[INFORMATION SHOWN start]

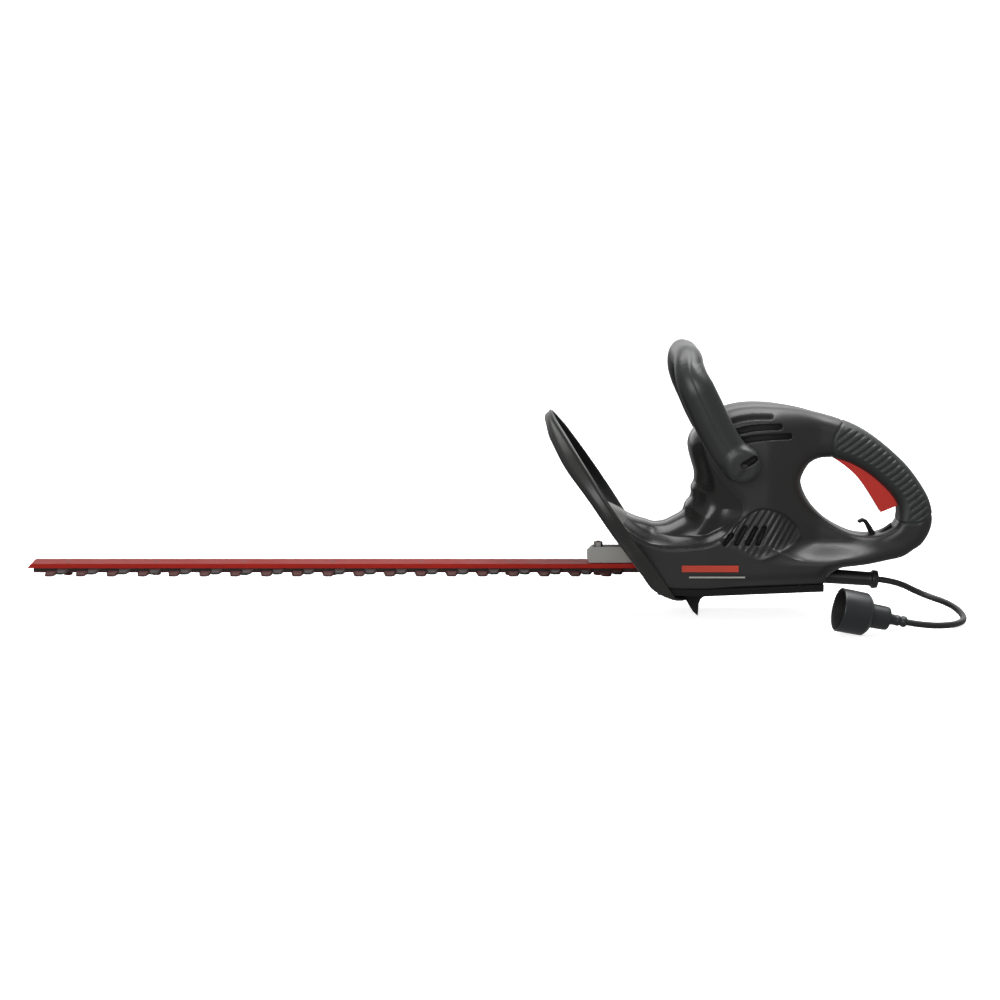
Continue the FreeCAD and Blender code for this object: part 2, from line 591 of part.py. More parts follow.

[INFORMATION SHOWN end]
[INFORMATION SHOWN start]

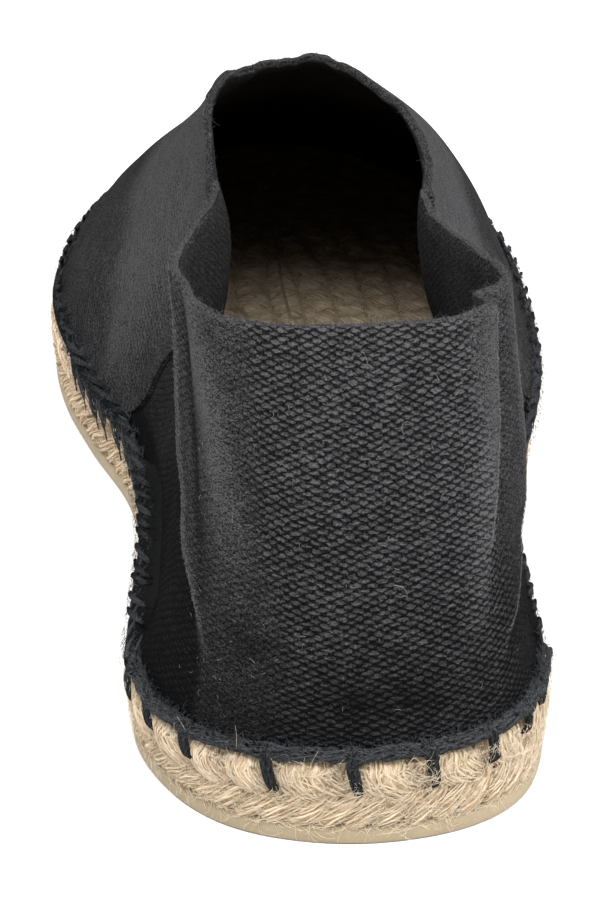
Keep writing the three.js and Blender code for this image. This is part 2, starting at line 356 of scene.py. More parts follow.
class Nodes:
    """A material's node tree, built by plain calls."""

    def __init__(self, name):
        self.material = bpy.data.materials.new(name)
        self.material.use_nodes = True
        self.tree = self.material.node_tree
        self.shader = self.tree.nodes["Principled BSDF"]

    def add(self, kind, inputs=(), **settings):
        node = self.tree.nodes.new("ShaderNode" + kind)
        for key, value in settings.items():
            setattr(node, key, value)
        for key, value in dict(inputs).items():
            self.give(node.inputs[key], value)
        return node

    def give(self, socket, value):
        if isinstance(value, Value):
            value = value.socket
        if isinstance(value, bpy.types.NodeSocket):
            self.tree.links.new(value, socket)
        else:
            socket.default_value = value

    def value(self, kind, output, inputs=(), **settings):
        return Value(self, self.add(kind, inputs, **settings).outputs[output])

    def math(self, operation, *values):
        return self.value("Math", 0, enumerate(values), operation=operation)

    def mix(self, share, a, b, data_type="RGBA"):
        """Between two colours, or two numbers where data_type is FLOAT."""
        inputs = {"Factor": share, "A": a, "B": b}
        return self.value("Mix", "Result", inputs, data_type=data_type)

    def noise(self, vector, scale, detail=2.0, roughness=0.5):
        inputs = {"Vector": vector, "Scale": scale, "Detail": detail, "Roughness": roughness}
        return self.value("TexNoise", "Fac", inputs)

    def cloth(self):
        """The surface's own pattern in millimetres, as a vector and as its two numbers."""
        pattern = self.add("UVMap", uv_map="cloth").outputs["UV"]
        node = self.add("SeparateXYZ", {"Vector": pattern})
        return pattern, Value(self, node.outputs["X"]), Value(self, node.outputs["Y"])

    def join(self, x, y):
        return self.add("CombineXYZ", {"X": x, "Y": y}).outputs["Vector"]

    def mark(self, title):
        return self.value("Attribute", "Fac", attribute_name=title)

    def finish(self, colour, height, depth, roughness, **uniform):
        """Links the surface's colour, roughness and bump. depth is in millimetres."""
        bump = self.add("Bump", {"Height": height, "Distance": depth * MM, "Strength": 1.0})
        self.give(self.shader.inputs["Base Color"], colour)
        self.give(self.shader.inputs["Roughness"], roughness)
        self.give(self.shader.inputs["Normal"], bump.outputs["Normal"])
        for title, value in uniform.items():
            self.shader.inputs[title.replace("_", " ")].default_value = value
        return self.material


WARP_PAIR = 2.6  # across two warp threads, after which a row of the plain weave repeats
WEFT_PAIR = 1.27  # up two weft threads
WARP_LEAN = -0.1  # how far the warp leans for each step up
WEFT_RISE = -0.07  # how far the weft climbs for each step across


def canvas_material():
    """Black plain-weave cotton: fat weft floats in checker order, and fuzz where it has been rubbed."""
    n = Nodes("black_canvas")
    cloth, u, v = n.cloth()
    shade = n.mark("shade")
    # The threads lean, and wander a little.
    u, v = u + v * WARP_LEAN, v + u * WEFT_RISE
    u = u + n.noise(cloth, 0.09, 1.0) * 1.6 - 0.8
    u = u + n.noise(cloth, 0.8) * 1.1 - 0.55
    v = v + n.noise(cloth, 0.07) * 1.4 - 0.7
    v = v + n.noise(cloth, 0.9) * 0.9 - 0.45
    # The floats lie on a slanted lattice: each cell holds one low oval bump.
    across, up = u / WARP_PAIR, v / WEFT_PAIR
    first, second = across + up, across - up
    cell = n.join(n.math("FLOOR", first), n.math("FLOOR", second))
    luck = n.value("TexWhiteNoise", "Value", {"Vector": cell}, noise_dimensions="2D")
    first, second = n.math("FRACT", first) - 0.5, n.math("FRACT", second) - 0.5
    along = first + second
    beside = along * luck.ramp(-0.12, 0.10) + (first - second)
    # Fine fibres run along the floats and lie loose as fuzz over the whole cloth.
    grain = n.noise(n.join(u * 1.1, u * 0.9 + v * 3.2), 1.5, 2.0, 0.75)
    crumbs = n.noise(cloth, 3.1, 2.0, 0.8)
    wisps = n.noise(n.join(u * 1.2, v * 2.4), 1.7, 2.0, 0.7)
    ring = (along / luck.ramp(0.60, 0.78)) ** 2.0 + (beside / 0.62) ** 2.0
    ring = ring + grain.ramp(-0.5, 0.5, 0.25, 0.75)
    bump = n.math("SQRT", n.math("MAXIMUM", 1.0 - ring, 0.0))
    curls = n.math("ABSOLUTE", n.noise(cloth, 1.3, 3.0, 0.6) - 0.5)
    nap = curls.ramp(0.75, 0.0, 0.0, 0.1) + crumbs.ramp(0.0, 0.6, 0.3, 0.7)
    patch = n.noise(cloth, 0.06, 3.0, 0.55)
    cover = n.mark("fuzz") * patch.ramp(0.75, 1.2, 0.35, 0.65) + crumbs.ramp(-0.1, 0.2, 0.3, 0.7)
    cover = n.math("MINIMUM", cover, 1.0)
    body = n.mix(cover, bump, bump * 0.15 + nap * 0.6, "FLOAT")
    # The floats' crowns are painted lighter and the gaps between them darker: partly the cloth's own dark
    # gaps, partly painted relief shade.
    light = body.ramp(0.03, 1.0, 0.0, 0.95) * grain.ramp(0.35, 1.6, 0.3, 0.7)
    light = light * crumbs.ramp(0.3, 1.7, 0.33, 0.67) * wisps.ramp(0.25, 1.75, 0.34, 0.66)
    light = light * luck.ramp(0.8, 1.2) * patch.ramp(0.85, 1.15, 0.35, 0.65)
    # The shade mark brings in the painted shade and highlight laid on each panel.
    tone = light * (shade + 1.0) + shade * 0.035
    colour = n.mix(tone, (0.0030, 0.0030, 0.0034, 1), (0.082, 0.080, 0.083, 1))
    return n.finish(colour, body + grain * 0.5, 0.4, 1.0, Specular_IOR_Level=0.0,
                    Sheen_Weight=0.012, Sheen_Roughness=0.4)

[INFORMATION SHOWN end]

→ **SHORT PROBLEM**
Repeat exactly the lines running from the one with "Keep writing the" through the one with "socket.default_value = value", both included.

→ **EXERCISE SOLUTION**
Keep writing the three.js and Blender code for this image. This is part 2, starting at line 356 of scene.py. More parts follow.
class Nodes:
    """A material's node tree, built by plain calls."""

    def __init__(self, name):
        self.material = bpy.data.materials.new(name)
        self.material.use_nodes = True
        self.tree = self.material.node_tree
        self.shader = self.tree.nodes["Principled BSDF"]

    def add(self, kind, inputs=(), **settings):
        node = self.tree.nodes.new("ShaderNode" + kind)
        for key, value in settings.items():
            setattr(node, key, value)
        for key, value in dict(inputs).items():
            self.give(node.inputs[key], value)
        return node

    def give(self, socket, value):
        if isinstance(value, Value):
            value = value.socket
        if isinstance(value, bpy.types.NodeSocket):
            self.tree.links.new(value, socket)
        else:
            socket.default_value = value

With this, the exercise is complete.